Reflections on sunday: Paying for paradoxes of the English language!

That however has been my lot for as long as I can remember, but it’s not all. I also remember the early 1960s in the sprawling refugee camp of Nshungerezi, in Uganda, when we were in Kyandera Primary ‘School’; for several times I’ve written about this ‘school’ where we had no class rooms.

Saturday, February 23, 2008

That however has been my lot for as long as I can remember, but it’s not all. I also remember the early 1960s in the sprawling refugee camp of Nshungerezi, in Uganda, when we were in Kyandera Primary ‘School’; for several times I’ve written about this ‘school’ where we had no class rooms.

‘Classes’ were formed wherever there was a tree that could provide a shade …This time I want to talk about school teachers, not classrooms. We fled Rwanda together with the young men and women who taught us; they were very strong in Mathematics.

Anyone who studied in Rwanda then, will tell you that Mathematics was emphasized to the point of being adored.
When it came to languages, these teachers had never come in contact with English as a foreign language! That was the source of my misery!

Since the teachers were learning the language on job, sometimes you could leave them by a few ‘vocabularies’ or you could grasp the phonetics of the English language faster.

Usually, problems arose because the teachers learnt English using the French-English dictionary, by just checking for the translations and their phonetic pronunciations.

For instance, a teacher would check the French word ‘hière’ to learn its translation, which was given in English as ‘yesterday’ [jest?dei].

Unfortunately, the teacher would read it in its phonetic form as ‘jestoday’! A number of us could not resist the temptation, and we usually pointed out: "Sir, it is pronounced as ‘yestahdeyi’.

Evidently, we were hardly any better at pronunciation, or anything else, but it didn’t stop the teachers from giving us a thorough thrashing.

The mother of all whippings came to pass when our teacher noticed my declining class performance and asked me: "Ingina, term one, one; term two, two; why term three, four?” I was rather perplexed and unable to comprehend.

Then a flood of revelation occurred to me, and I blurted out: "Sir, I get what you mean. You are supposed to say: ‘Your position was first in the first term; second in the second term; why is it fourth in the third term?’"

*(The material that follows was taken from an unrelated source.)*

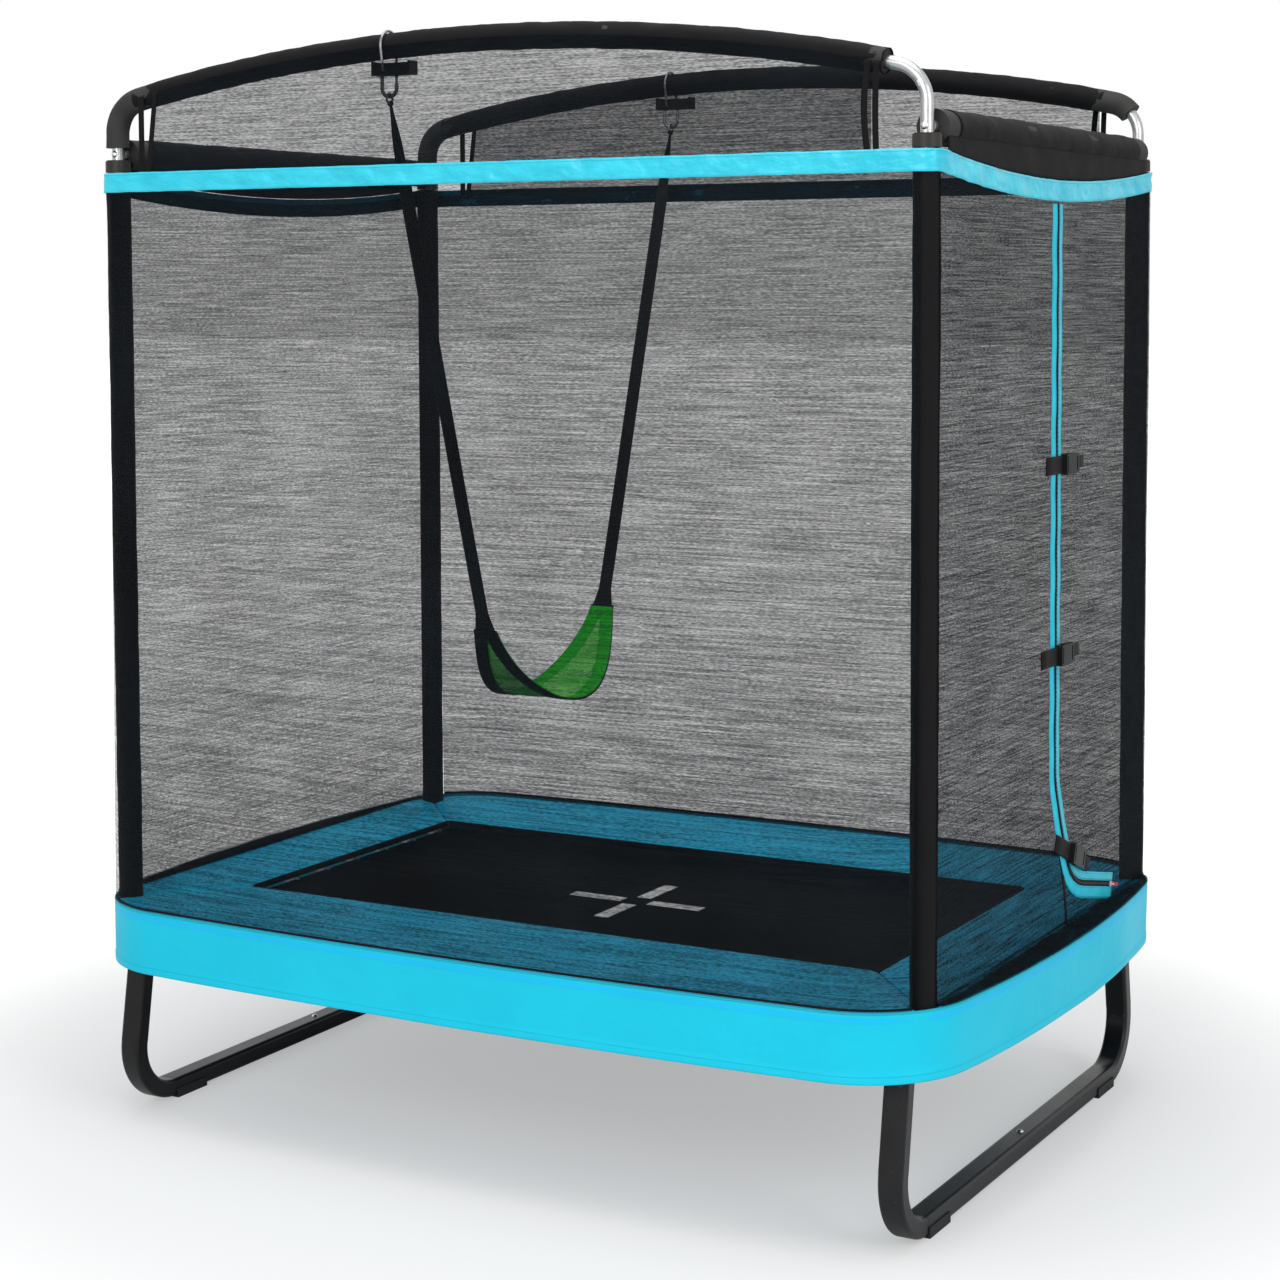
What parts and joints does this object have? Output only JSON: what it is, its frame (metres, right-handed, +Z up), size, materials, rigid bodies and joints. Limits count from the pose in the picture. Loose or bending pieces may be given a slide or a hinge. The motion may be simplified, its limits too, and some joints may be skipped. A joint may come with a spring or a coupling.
{
  "type": "enclosed rectangular trampoline",
  "caption": "Rectangular children's trampoline on low U-shaped legs, with a padded net enclosure, arched top bars, a zipped door and a sling swing.",
  "frame": {"origin": "on the floor under the centre of the trampoline", "axes": "+X along the long side, +Y from front to rear, +Z up"},
  "size_m": [1.83, 1.336, 2.0519],
  "materials": {
    "frame_paint": "semi-gloss black powder coat",
    "galvanised_steel": "bright galvanised",
    "zinc_fasteners": "zinc plated",
    "spring_steel": "zinc plated",
    "foot_plastic": "matte",
    "cap_plastic": "matte",
    "mat_cloth": "woven polypropylene",
    "mat_mark": "printed",
    "pad_cover": "coated cloth over foam",
    "skirt_cover": "coated cloth",
    "foam": "closed-cell foam",
    "sleeve_cloth": "woven polyester",
    "net_mesh": "open mesh",
    "band_cloth": "coated cloth",
    "zip_cloth": "woven tape",
    "zip_metal": "painted",
    "pull_plastic": "gloss",
    "buckle_plastic": "satin",
    "hook_steel": "dark plated",
    "webbing": "woven",
    "seat_cloth": "woven"
  },
  "bodies": {
    "trampoline": {"front_rail": "frame_paint", "rear_rail": "frame_paint", "left_frame_end": "frame_paint", "right_frame_end": "frame_paint", "leg_front_left": "frame_paint", "leg_rear_left": "frame_paint", "leg_front_right": "frame_paint", "leg_rear_right": "frame_paint", "foot_pads": "foot_plastic", "corner_bolts": "zinc_fasteners", "dome_bolts": "zinc_fasteners", "springs": "spring_steel", "pad_front": "pad_cover", "pad_rear": "pad_cover", "pad_left": "pad_cover", "pad_right": "pad_cover", "skirt": "skirt_cover", "post_front_left": "galvanised_steel", "post_front_right": "galvanised_steel", "post_rear_left": "galvanised_steel", "post_rear_right": "galvanised_steel", "post_foams": "foam", "post_sleeves": "sleeve_cloth", "post_caps": "cap_plastic", "elbow_front_left": "galvanised_steel", "elbow_front_right": "galvanised_steel", "elbow_rear_left": "galvanised_steel", "elbow_rear_right": "galvanised_steel", "arch_tube_front": "galvanised_steel", "arch_tube_rear": "galvanised_steel", "arch_foams": "foam", "arch_cover_front": "sleeve_cloth", "arch_cover_rear": "sleeve_cloth", "cross_bars": "galvanised_steel", "cross_bar_foams": "foam", "cross_bar_cover_left": "sleeve_cloth", "cross_bar_cover_right": "sleeve_cloth", "net_front": "net_mesh", "net_rear": "net_mesh", "net_left": "net_mesh", "net_right": "net_mesh", "top_band": "band_cloth", "zip_tapes": "zip_cloth", "buckle_sockets": "buckle_plastic", "hanger_rings": "zinc_fasteners", "hanger_saddles": "buckle_plastic"},
    "mat": {"jumping_mat": "mat_cloth", "mat_cross": "mat_mark", "mat_rings": "spring_steel"},
    "swing": {"carabiners": "hook_steel", "swing_links": "hook_steel", "swing_webbing": "webbing", "swing_seat": "seat_cloth"},
    "gate_front": {"gate_front": "hook_steel"},
    "gate_rear": {"gate_rear": "hook_steel"},
    "zip_slider": {"zip_slider": "zip_metal"},
    "zip_pull": {"zip_pull": "pull_plastic"},
    "clip_top": {"buckle_clip_top": "buckle_plastic"},
    "clip_middle": {"buckle_clip_middle": "buckle_plastic"},
    "clip_bottom": {"buckle_clip_bottom": "buckle_plastic"}
  },
  "joints": [
    {"name": "mat_bounce", "type": "slide", "parent": "trampoline", "child": "mat", "axis": [0, 0, -1], "range_m": [0, 0.1], "stiffness_N_per_m": 4000, "springref_m": -0.02, "deforming": ["springs"]},
    {"name": "swing_pivot", "type": "hinge", "parent": "trampoline", "child": "swing", "pos_m": [-0.205, 0, 1.97761], "axis": [0, 1, 0], "range_deg": [-40, 26]},
    {"name": "gate_front_hinge", "type": "hinge", "parent": "swing", "child": "gate_front", "pos_m": [-0.1895, -0.53308, 1.95241], "axis": [0, -1, 0], "range_deg": [0, 25], "stiffness_Nm_per_rad": 0.02, "springref_deg": -34.38},
    {"name": "gate_rear_hinge", "type": "hinge", "parent": "swing", "child": "gate_rear", "pos_m": [-0.1895, 0.53308, 1.95241], "axis": [0, -1, 0], "range_deg": [0, 25], "stiffness_Nm_per_rad": 0.02, "springref_deg": -34.38},
    {"name": "zip_slide", "type": "slide", "parent": "trampoline", "child": "zip_slider", "axis": [0, -0.9778, 0.2095], "range_m": [0, 0.2]},
    {"name": "pull_hinge", "type": "hinge", "parent": "zip_slider", "child": "zip_pull", "pos_m": [0.86401, 0.32627, 0.44351], "axis": [0, -0.2095, -0.9778], "range_deg": [0, 150]},
    {"name": "clip_top_slide", "type": "slide", "parent": "trampoline", "child": "clip_top", "axis": [0, 1, 0], "range_m": [0, 0.032]},
    {"name": "clip_middle_slide", "type": "slide", "parent": "trampoline", "child": "clip_middle", "axis": [0, 1, 0], "range_m": [0, 0.032]},
    {"name": "clip_bottom_slide", "type": "slide", "parent": "trampoline", "child": "clip_bottom", "axis": [0, 0.9272, -0.3746], "range_m": [0, 0.032]}
  ]
}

The teacher worked on my bottom until I passed out! I managed to limp home that evening, alright, but it cost my parents a month and all types of herbs in the region to restore my bottom. I joined secondary school as a sound-bottomed pupil.

However, this was not because of the scarcity of ‘English-language-induced miseries!’ Rather, it was because caning as a form of punishment was outlawed in secondary schools and many other forms of punishments existed; I did a number of them.

A typical example was my first day at school, when I said: "Sir, I’ve been to all the ‘hice’, but I can’t find my name on the lists!”

The teacher in charge of allocating dormitories looked at me in bewilderment for a minute, then his clouded face cleared and he swore under his breath: "You, illiterate fresher!”

He later asked a second year prefect to take me to the library. I was given two thick novels to read and only go out of the library when I could speak decent English!

It was not until almost a year, that I learnt words like ‘mouse’, changed into ‘mice’ in plural form. Others like ‘house’ only acquired an‘s’ to form their plural, and never changed to ‘hice’!

Before that year ended, I had received the most severe punishment, to go home for a whole term, for being an incorrigibly difficult student. This time, of all lessons, my sin was committed in Biology practical!

When our Biology teacher explained that the small animal spread out and pinned on the table, which he had just finished dissecting, was called a ‘guinea pig’, I could not comprehend it.

I raised my hand, and when he nodded in my favour, I said: "But, sir, how can a Ugandan rat be called a ‘guinea pig’? Even if it came from Guinea, surely it still remains a rat!”

The teacher looked straight into my eyes, went to the Headmaster’s office and came back with a letter suspending me for a term. Since then, I learnt to interpret English language paradoxes quietly, and to avoid asking nosy questions!